* _EXERCISE DESCRIPTION_: Would you quote the material below from its first line through the line containing "return centre +", exactly and with both ends included?

* _RECORDED DATA_:
• • •

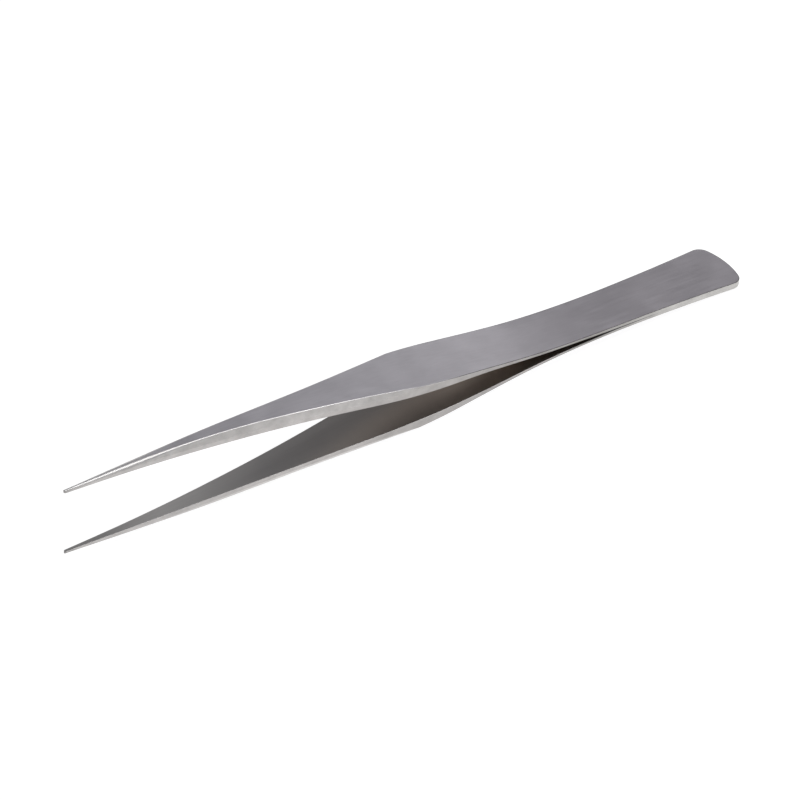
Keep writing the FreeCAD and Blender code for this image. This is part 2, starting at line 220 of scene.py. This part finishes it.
def outline_arcs():
    """Work out the arcs of the plan on the +Y side, from the point to the heel.

    Each arc is its centre, its two ends and whether it bulges outwards.
    """
    tip = Vector((TIP_RADIUS, 0))
    heel = Vector((OVERALL_LENGTH - HEEL_END_RADIUS, 0))
    shoulder = Vector((SHOULDER_FROM_TIP, BELLY_WIDTH / 2 - SHOULDER_RADIUS))

    # The taper's hollow arc touches the tip's arc and the shoulder's arc from outside
    apart = shoulder - tip
    to_tip, to_shoulder = TAPER_RADIUS + TIP_RADIUS, TAPER_RADIUS + SHOULDER_RADIUS
    share = (apart.length ** 2 + to_tip ** 2 - to_shoulder ** 2) / (2 * apart.length)
    direction = apart.normalized()
    square = Vector((-direction.y, direction.x))
    taper = tip + direction * share + square * math.sqrt(to_tip ** 2 - share ** 2)

    # The flank touches the shoulder and is level at the waist, where the flare to the heel's corner begins
    waist = Vector((WAIST_FROM_TIP, WAIST_WIDTH / 2))
    run, drop = WAIST_FROM_TIP - SHOULDER_FROM_TIP, (BELLY_WIDTH - WAIST_WIDTH) / 2
    flank = waist + Vector((0, (run ** 2 + drop ** 2) / (2 * drop) - SHOULDER_RADIUS))
    corner_y = HEEL_WIDTH / 2 - HEEL_CORNER_RADIUS
    corner = heel + Vector((math.sqrt((HEEL_END_RADIUS - HEEL_CORNER_RADIUS) ** 2 - corner_y ** 2), corner_y))
    run, rise = corner.x - waist.x, corner.y - waist.y
    flare = waist + Vector((0, (run ** 2 + rise ** 2 - HEEL_CORNER_RADIUS ** 2) / (HEEL_WIDTH - WAIST_WIDTH)))

    def meet(centre, towards, radius):
        return centre + (towards - centre).normalized() * radius

    tip_end = meet(tip, taper, TIP_RADIUS)
    taper_end = meet(shoulder, taper, SHOULDER_RADIUS)
    shoulder_end = meet(shoulder, flank, SHOULDER_RADIUS)
    flare_end = meet(corner, flare, HEEL_CORNER_RADIUS)
    corner_end = meet(heel, corner, HEEL_END_RADIUS)
    return ((tip, Vector((0, 0)), tip_end, True),
            (taper, tip_end, taper_end, False),
            (shoulder, taper_end, shoulder_end, True),
            (flank, shoulder_end, waist, False),
            (flare, waist, flare_end, False),
            (corner, flare_end, corner_end, True),
            (heel, corner_end, Vector((OVERALL_LENGTH, 0)), True))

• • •

* _FULL RESPONSE_:
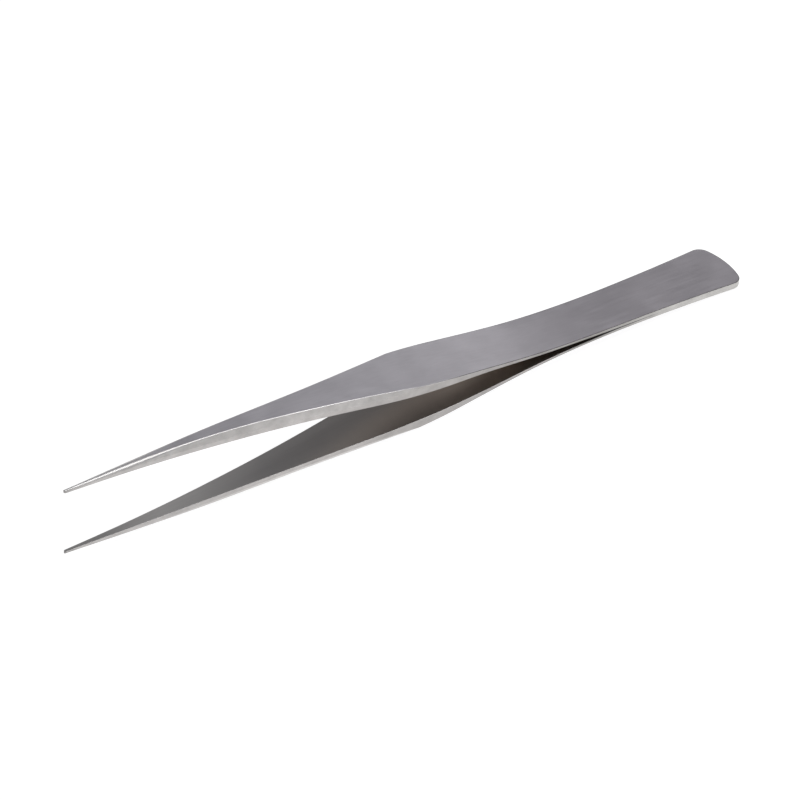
Keep writing the FreeCAD and Blender code for this image. This is part 2, starting at line 220 of scene.py. This part finishes it.
def outline_arcs():
    """Work out the arcs of the plan on the +Y side, from the point to the heel.

    Each arc is its centre, its two ends and whether it bulges outwards.
    """
    tip = Vector((TIP_RADIUS, 0))
    heel = Vector((OVERALL_LENGTH - HEEL_END_RADIUS, 0))
    shoulder = Vector((SHOULDER_FROM_TIP, BELLY_WIDTH / 2 - SHOULDER_RADIUS))

    # The taper's hollow arc touches the tip's arc and the shoulder's arc from outside
    apart = shoulder - tip
    to_tip, to_shoulder = TAPER_RADIUS + TIP_RADIUS, TAPER_RADIUS + SHOULDER_RADIUS
    share = (apart.length ** 2 + to_tip ** 2 - to_shoulder ** 2) / (2 * apart.length)
    direction = apart.normalized()
    square = Vector((-direction.y, direction.x))
    taper = tip + direction * share + square * math.sqrt(to_tip ** 2 - share ** 2)

    # The flank touches the shoulder and is level at the waist, where the flare to the heel's corner begins
    waist = Vector((WAIST_FROM_TIP, WAIST_WIDTH / 2))
    run, drop = WAIST_FROM_TIP - SHOULDER_FROM_TIP, (BELLY_WIDTH - WAIST_WIDTH) / 2
    flank = waist + Vector((0, (run ** 2 + drop ** 2) / (2 * drop) - SHOULDER_RADIUS))
    corner_y = HEEL_WIDTH / 2 - HEEL_CORNER_RADIUS
    corner = heel + Vector((math.sqrt((HEEL_END_RADIUS - HEEL_CORNER_RADIUS) ** 2 - corner_y ** 2), corner_y))
    run, rise = corner.x - waist.x, corner.y - waist.y
    flare = waist + Vector((0, (run ** 2 + rise ** 2 - HEEL_CORNER_RADIUS ** 2) / (HEEL_WIDTH - WAIST_WIDTH)))

    def meet(centre, towards, radius):
        return centre + (towards - centre).normalized() * radius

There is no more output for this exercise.